The gap between them is not a finishing step. It is a distinct phase of engineering work that most organisations significantly underestimate.
A retailer built an AI demand forecasting model to replace manual planning spreadsheets. Making it production-ready required load testing against peak season traffic, fallback logic if the model returned null, live integration with SAP, POS transaction feeds, and a supplier API that did not exist in the prototype environment, a GDPR review of customer purchase data, and a named business owner with a weekly performance review cadence. The prototype took four weeks to build. The production readiness work took nine weeks. That ratio is normal, not exceptional.

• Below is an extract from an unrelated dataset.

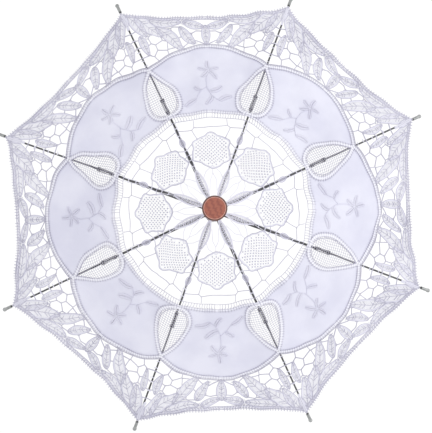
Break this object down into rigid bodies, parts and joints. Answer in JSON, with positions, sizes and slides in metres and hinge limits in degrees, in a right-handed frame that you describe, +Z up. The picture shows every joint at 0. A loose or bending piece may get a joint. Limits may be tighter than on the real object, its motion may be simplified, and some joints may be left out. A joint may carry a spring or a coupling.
{
  "type": "lace parasol",
  "caption": "Open parasol with a lace canopy on wire ribs, forked stretchers, a sliding runner, and a turned wooden shaft, handle and ferrule.",
  "frame": {"origin": "centre of the flat end face of the handle", "axes": "+Z up the shaft from the handle to the ferrule; +X along rib 1, seen from above the ribs are numbered counter-clockwise"},
  "size_m": [0.6016, 0.6016, 0.4822],
  "materials": {
    "handle": "satin",
    "shaft": "satin",
    "ferrule": "satin",
    "crown_metal": "satin",
    "runner_metal": "satin",
    "crown_wire": "satin",
    "pins": "satin",
    "catch": "satin",
    "rib_wire": "satin",
    "tips": "satin",
    "lace": "matte"
  },
  "bodies": {
    "frame": {"shaft": "shaft", "handle": "handle", "ferrule": "ferrule", "crown": "crown_metal", "crown_wire": "crown_wire", "crown_pin": "pins", "canopy_collar": "lace", "stop_pin": "pins"},
    "runner": {"runner": "runner_metal"},
    "top_catch": {"top_catch": "catch"},
    "bottom_catch": {"bottom_catch": "catch"},
    "rib_1": {"rib_1": "rib_wire", "tip_1": "tips", "rivet_1": "pins"},
    "stretcher_1": {"stretcher_1": "rib_wire"},
    "panel_1_left": {"panel_1_left": "lace"},
    "panel_1_right": {"panel_1_right": "lace"},
    "rib_2": {"rib_2": "rib_wire", "tip_2": "tips", "rivet_2": "pins"},
    "stretcher_2": {"stretcher_2": "rib_wire"},
    "panel_2_left": {"panel_2_left": "lace"},
    "panel_2_right": {"panel_2_right": "lace"},
    "rib_3": {"rib_3": "rib_wire", "tip_3": "tips", "rivet_3": "pins"},
    "stretcher_3": {"stretcher_3": "rib_wire"},
    "panel_3_left": {"panel_3_left": "lace"},
    "panel_3_right": {"panel_3_right": "lace"},
    "rib_4": {"rib_4": "rib_wire", "tip_4": "tips", "rivet_4": "pins"},
    "stretcher_4": {"stretcher_4": "rib_wire"},
    "panel_4_left": {"panel_4_left": "lace"},
    "panel_4_right": {"panel_4_right": "lace"},
    "rib_5": {"rib_5": "rib_wire", "tip_5": "tips", "rivet_5": "pins"},
    "stretcher_5": {"stretcher_5": "rib_wire"},
    "panel_5_left": {"panel_5_left": "lace"},
    "panel_5_right": {"panel_5_right": "lace"},
    "rib_6": {"rib_6": "rib_wire", "tip_6": "tips", "rivet_6": "pins"},
    "stretcher_6": {"stretcher_6": "rib_wire"},
    "panel_6_left": {"panel_6_left": "lace"},
    "panel_6_right": {"panel_6_right": "lace"},
    "rib_7": {"rib_7": "rib_wire", "tip_7": "tips", "rivet_7": "pins"},
    "stretcher_7": {"stretcher_7": "rib_wire"},
    "panel_7_left": {"panel_7_left": "lace"},
    "panel_7_right": {"panel_7_right": "lace"},
    "rib_8": {"rib_8": "rib_wire", "tip_8": "tips", "rivet_8": "pins"},
    "stretcher_8": {"stretcher_8": "rib_wire"},
    "panel_8_left": {"panel_8_left": "lace"},
    "panel_8_right": {"panel_8_right": "lace"}
  },
  "joints": [
    {"name": "runner_slide", "type": "slide", "parent": "frame", "child": "runner", "axis": [0, 0, -1], "range_m": [0, 0.18242]},
    {"name": "top_catch_push", "type": "slide", "parent": "frame", "child": "top_catch", "axis": [-0.9239, -0.3827, 0], "range_m": [0, 0.0014], "stiffness_N_per_m": 600},
    {"name": "bottom_catch_push", "type": "slide", "parent": "frame", "child": "bottom_catch", "axis": [-0.9239, -0.3827, 0], "range_m": [0, 0.0014], "stiffness_N_per_m": 600},
    {"name": "rib_1_hinge", "type": "hinge", "parent": "frame", "child": "rib_1", "pos_m": [0.01, 0, 0.42519], "axis": [0, 1, 0], "range_deg": [0, 64.52]},
    {"name": "stretcher_1_hinge", "type": "hinge", "parent": "rib_1", "child": "stretcher_1", "pos_m": [0.14675, 0, 0.36861], "axis": [0, 1, 0], "range_deg": [-129.04, 0]},
    {"name": "panel_1_left_fold", "type": "hinge", "parent": "rib_1", "child": "panel_1_left", "pos_m": [0, 0, 0.43296], "axis": [0.924, 0, -0.3824], "range_deg": [0, 72]},
    {"name": "panel_1_right_fold", "type": "hinge", "parent": "rib_1", "child": "panel_1_right", "pos_m": [0, 0, 0.43296], "axis": [0.924, 0, -0.3824], "range_deg": [-72, 0]},
    {"name": "rib_2_hinge", "type": "hinge", "parent": "frame", "child": "rib_2", "pos_m": [0.00707, 0.00707, 0.42519], "axis": [-0.7071, 0.7071, 0], "range_deg": [0, 64.52]},
    {"name": "stretcher_2_hinge", "type": "hinge", "parent": "rib_2", "child": "stretcher_2", "pos_m": [0.10377, 0.10377, 0.36861], "axis": [-0.7071, 0.7071, 0], "range_deg": [-129.04, 0]},
    {"name": "panel_2_left_fold", "type": "hinge", "parent": "rib_2", "child": "panel_2_left", "pos_m": [0, 0, 0.43296], "axis": [0.6534, 0.6534, -0.3824], "range_deg": [0, 72]},
    {"name": "panel_2_right_fold", "type": "hinge", "parent": "rib_2", "child": "panel_2_right", "pos_m": [0, 0, 0.43296], "axis": [0.6534, 0.6534, -0.3824], "range_deg": [-72, 0]},
    {"name": "rib_3_hinge", "type": "hinge", "parent": "frame", "child": "rib_3", "pos_m": [0, 0.01, 0.42519], "axis": [-1, 0, 0], "range_deg": [0, 64.52]},
    {"name": "stretcher_3_hinge", "type": "hinge", "parent": "rib_3", "child": "stretcher_3", "pos_m": [0, 0.14675, 0.36861], "axis": [-1, 0, 0], "range_deg": [-129.04, 0]},
    {"name": "panel_3_left_fold", "type": "hinge", "parent": "rib_3", "child": "panel_3_left", "pos_m": [0, 0, 0.43296], "axis": [0, 0.924, -0.3824], "range_deg": [0, 72]},
    {"name": "panel_3_right_fold", "type": "hinge", "parent": "rib_3", "child": "panel_3_right", "pos_m": [0, 0, 0.43296], "axis": [0, 0.924, -0.3824], "range_deg": [-72, 0]},
    {"name": "rib_4_hinge", "type": "hinge", "parent": "frame", "child": "rib_4", "pos_m": [-0.00707, 0.00707, 0.42519], "axis": [-0.7071, -0.7071, 0], "range_deg": [0, 64.52]},
    {"name": "stretcher_4_hinge", "type": "hinge", "parent": "rib_4", "child": "stretcher_4", "pos_m": [-0.10377, 0.10377, 0.36861], "axis": [-0.7071, -0.7071, 0], "range_deg": [-129.04, 0]},
    {"name": "panel_4_left_fold", "type": "hinge", "parent": "rib_4", "child": "panel_4_left", "pos_m": [0, 0, 0.43296], "axis": [-0.6534, 0.6534, -0.3824], "range_deg": [0, 72]},
    {"name": "panel_4_right_fold", "type": "hinge", "parent": "rib_4", "child": "panel_4_right", "pos_m": [0, 0, 0.43296], "axis": [-0.6534, 0.6534, -0.3824], "range_deg": [-72, 0]},
    {"name": "rib_5_hinge", "type": "hinge", "parent": "frame", "child": "rib_5", "pos_m": [-0.01, 0, 0.42519], "axis": [0, -1, 0], "range_deg": [0, 64.52]},
    {"name": "stretcher_5_hinge", "type": "hinge", "parent": "rib_5", "child": "stretcher_5", "pos_m": [-0.14675, 0, 0.36861], "axis": [0, -1, 0], "range_deg": [-129.04, 0]},
    {"name": "panel_5_left_fold", "type": "hinge", "parent": "rib_5", "child": "panel_5_left", "pos_m": [0, 0, 0.43296], "axis": [-0.924, 0, -0.3824], "range_deg": [0, 72]},
    {"name": "panel_5_right_fold", "type": "hinge", "parent": "rib_5", "child": "panel_5_right", "pos_m": [0, 0, 0.43296], "axis": [-0.924, 0, -0.3824], "range_deg": [-72, 0]},
    {"name": "rib_6_hinge", "type": "hinge", "parent": "frame", "child": "rib_6", "pos_m": [-0.00707, -0.00707, 0.42519], "axis": [0.7071, -0.7071, 0], "range_deg": [0, 64.52]},
    {"name": "stretcher_6_hinge", "type": "hinge", "parent": "rib_6", "child": "stretcher_6", "pos_m": [-0.10377, -0.10377, 0.36861], "axis": [0.7071, -0.7071, 0], "range_deg": [-129.04, 0]},
    {"name": "panel_6_left_fold", "type": "hinge", "parent": "rib_6", "child": "panel_6_left", "pos_m": [0, 0, 0.43296], "axis": [-0.6534, -0.6534, -0.3824], "range_deg": [0, 72]},
    {"name": "panel_6_right_fold", "type": "hinge", "parent": "rib_6", "child": "panel_6_right", "pos_m": [0, 0, 0.43296], "axis": [-0.6534, -0.6534, -0.3824], "range_deg": [-72, 0]},
    {"name": "rib_7_hinge", "type": "hinge", "parent": "frame", "child": "rib_7", "pos_m": [0, -0.01, 0.42519], "axis": [1, 0, 0], "range_deg": [0, 64.52]},
    {"name": "stretcher_7_hinge", "type": "hinge", "parent": "rib_7", "child": "stretcher_7", "pos_m": [0, -0.14675, 0.36861], "axis": [1, 0, 0], "range_deg": [-129.04, 0]},
    {"name": "panel_7_left_fold", "type": "hinge", "parent": "rib_7", "child": "panel_7_left", "pos_m": [0, 0, 0.43296], "axis": [0, -0.924, -0.3824], "range_deg": [0, 72]},
    {"name": "panel_7_right_fold", "type": "hinge", "parent": "rib_7", "child": "panel_7_right", "pos_m": [0, 0, 0.43296], "axis": [0, -0.924, -0.3824], "range_deg": [-72, 0]},
    {"name": "rib_8_hinge", "type": "hinge", "parent": "frame", "child": "rib_8", "pos_m": [0.00707, -0.00707, 0.42519], "axis": [0.7071, 0.7071, 0], "range_deg": [0, 64.52]},
    {"name": "stretcher_8_hinge", "type": "hinge", "parent": "rib_8", "child": "stretcher_8", "pos_m": [0.10377, -0.10377, 0.36861], "axis": [0.7071, 0.7071, 0], "range_deg": [-129.04, 0]},
    {"name": "panel_8_left_fold", "type": "hinge", "parent": "rib_8", "child": "panel_8_left", "pos_m": [0, 0, 0.43296], "axis": [0.6534, -0.6534, -0.3824], "range_deg": [0, 72]},
    {"name": "panel_8_right_fold", "type": "hinge", "parent": "rib_8", "child": "panel_8_right", "pos_m": [0, 0, 0.43296], "axis": [0.6534, -0.6534, -0.3824], "range_deg": [-72, 0]}
  ],
  "couplings": [
    {"joint": "rib_1_hinge", "follows": "runner_slide", "rad_per_m": 6.1732},
    {"joint": "stretcher_1_hinge", "follows": "runner_slide", "rad_per_m": -12.346},
    {"joint": "panel_1_left_fold", "follows": "runner_slide", "rad_per_m": 6.8888},
    {"joint": "panel_1_right_fold", "follows": "runner_slide", "rad_per_m": -6.8888},
    {"joint": "rib_2_hinge", "follows": "runner_slide", "rad_per_m": 6.1732},
    {"joint": "stretcher_2_hinge", "follows": "runner_slide", "rad_per_m": -12.346},
    {"joint": "panel_2_left_fold", "follows": "runner_slide", "rad_per_m": 6.8888},
    {"joint": "panel_2_right_fold", "follows": "runner_slide", "rad_per_m": -6.8888},
    {"joint": "rib_3_hinge", "follows": "runner_slide", "rad_per_m": 6.1732},
    {"joint": "stretcher_3_hinge", "follows": "runner_slide", "rad_per_m": -12.346},
    {"joint": "panel_3_left_fold", "follows": "runner_slide", "rad_per_m": 6.8888},
    {"joint": "panel_3_right_fold", "follows": "runner_slide", "rad_per_m": -6.8888},
    {"joint": "rib_4_hinge", "follows": "runner_slide", "rad_per_m": 6.1732},
    {"joint": "stretcher_4_hinge", "follows": "runner_slide", "rad_per_m": -12.346},
    {"joint": "panel_4_left_fold", "follows": "runner_slide", "rad_per_m": 6.8888},
    {"joint": "panel_4_right_fold", "follows": "runner_slide", "rad_per_m": -6.8888},
    {"joint": "rib_5_hinge", "follows": "runner_slide", "rad_per_m": 6.1732},
    {"joint": "stretcher_5_hinge", "follows": "runner_slide", "rad_per_m": -12.346},
    {"joint": "panel_5_left_fold", "follows": "runner_slide", "rad_per_m": 6.8888},
    {"joint": "panel_5_right_fold", "follows": "runner_slide", "rad_per_m": -6.8888},
    {"joint": "rib_6_hinge", "follows": "runner_slide", "rad_per_m": 6.1732},
    {"joint": "stretcher_6_hinge", "follows": "runner_slide", "rad_per_m": -12.346},
    {"joint": "panel_6_left_fold", "follows": "runner_slide", "rad_per_m": 6.8888},
    {"joint": "panel_6_right_fold", "follows": "runner_slide", "rad_per_m": -6.8888},
    {"joint": "rib_7_hinge", "follows": "runner_slide", "rad_per_m": 6.1732},
    {"joint": "stretcher_7_hinge", "follows": "runner_slide", "rad_per_m": -12.346},
    {"joint": "panel_7_left_fold", "follows": "runner_slide", "rad_per_m": 6.8888},
    {"joint": "panel_7_right_fold", "follows": "runner_slide", "rad_per_m": -6.8888},
    {"joint": "rib_8_hinge", "follows": "runner_slide", "rad_per_m": 6.1732},
    {"joint": "stretcher_8_hinge", "follows": "runner_slide", "rad_per_m": -12.346},
    {"joint": "panel_8_left_fold", "follows": "runner_slide", "rad_per_m": 6.8888},
    {"joint": "panel_8_right_fold", "follows": "runner_slide", "rad_per_m": -6.8888}
  ]
}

The Imaginary Cloud AI Deployment Framework comprises five sequential stages: a production-readiness assessment, architecture and data-pipeline hardening, a security and compliance review, an MLOps infrastructure build and ownership assignment, and a staged rollout with a defined stabilisation period. Each stage ends with a binary go/no-go gate. The most important sequencing decision is to begin compliance scoping during Stage 1, not after Stage 2.

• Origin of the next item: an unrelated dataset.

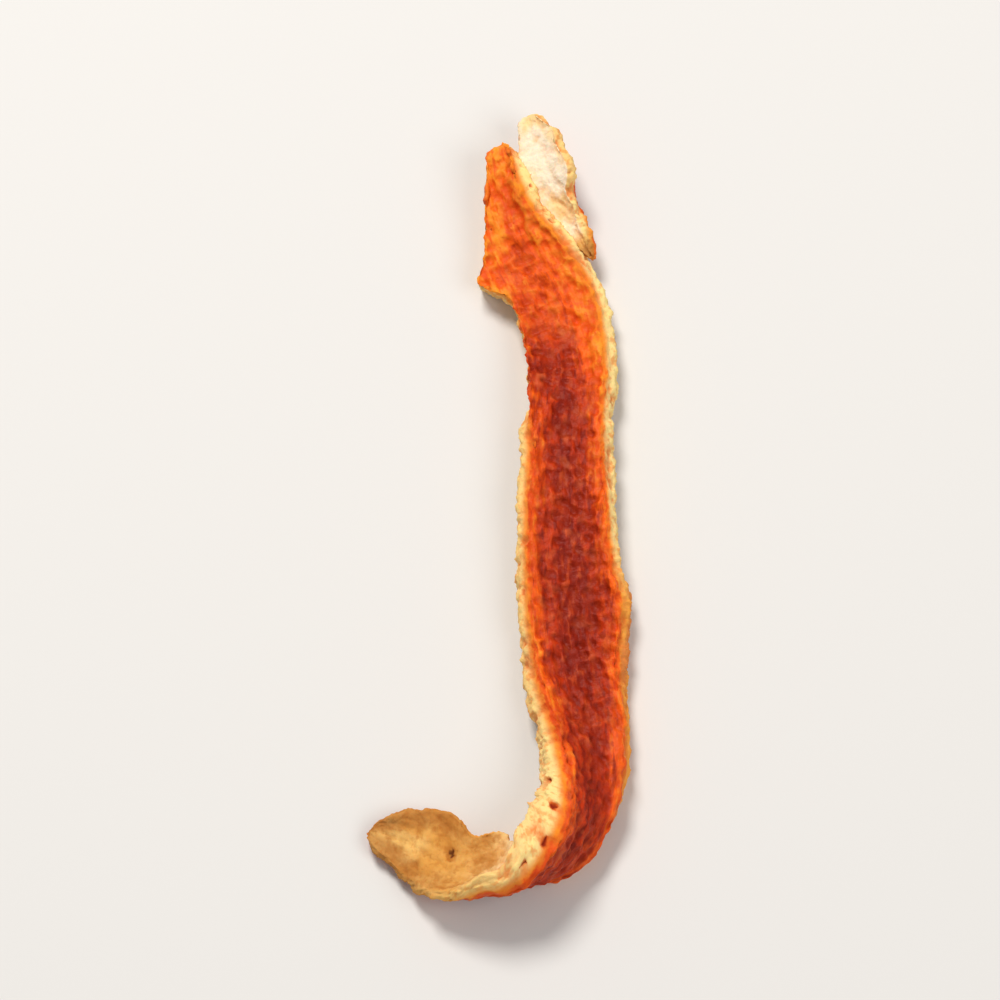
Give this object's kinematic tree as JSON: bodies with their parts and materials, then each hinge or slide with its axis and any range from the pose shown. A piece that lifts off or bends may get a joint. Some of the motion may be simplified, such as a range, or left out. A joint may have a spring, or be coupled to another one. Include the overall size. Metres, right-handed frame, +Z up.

Sequencing note: Step 3 should begin in parallel with Step 1. Teams that wait until architecture is hardened before engaging compliance routinely discover requirements that force them to undo weeks of infrastructure work.
Before any migration begins, the existing prototype needs an honest appraisal. This means reviewing architecture decisions made under prototype conditions and producing a risk-prioritised list of gaps.
A freight operator estimated a four-week migration to containerise a routing model and connect it to live data. Three weeks in, the engineering team discovered the model had been hardwired to assume a fixed fleet size, a single depot, and consistent address formatting, none of which existed in production. The four-week estimate became a fourteen-week rebuild. The assessment was performed by the migration team, not by an independent reviewer. The prototype team had moved on, and the hidden assumptions were never surfaced.
This step means modularising components, containerising with Docker, and establishing parity between development, staging, and production environments. It also means addressing the data pipeline directly.
A manufacturer planned to connect a predictive maintenance model to its sensor management system via a documented REST API. During integration testing, the team discovered the API had not been updated since 2019, returned data in a schema that differed from the documentation, imposed a rate limit that the model would exceed by a factor of six, and required eight weeks of vendor approval for third-party access. A custom middleware build and vendor approval process added fourteen weeks to the migration. The legacy system had been treated as a known quantity because it had documented endpoints. The documentation was four years out of date.
This step is where many migrations lose the most time, because they leave it too late.
An e-commerce business built an AI personalisation engine using inferred demographic signals. The legal team, brought in two weeks before launch for sign-off, identified that processing inferred demographic data lacked a valid lawful basis under GDPR, and that there was no mechanism for users to opt out of model training. The launch was halted. The model required a significant redesign, and the delay was nine weeks. Every finding the legal team made was available at the start of the project.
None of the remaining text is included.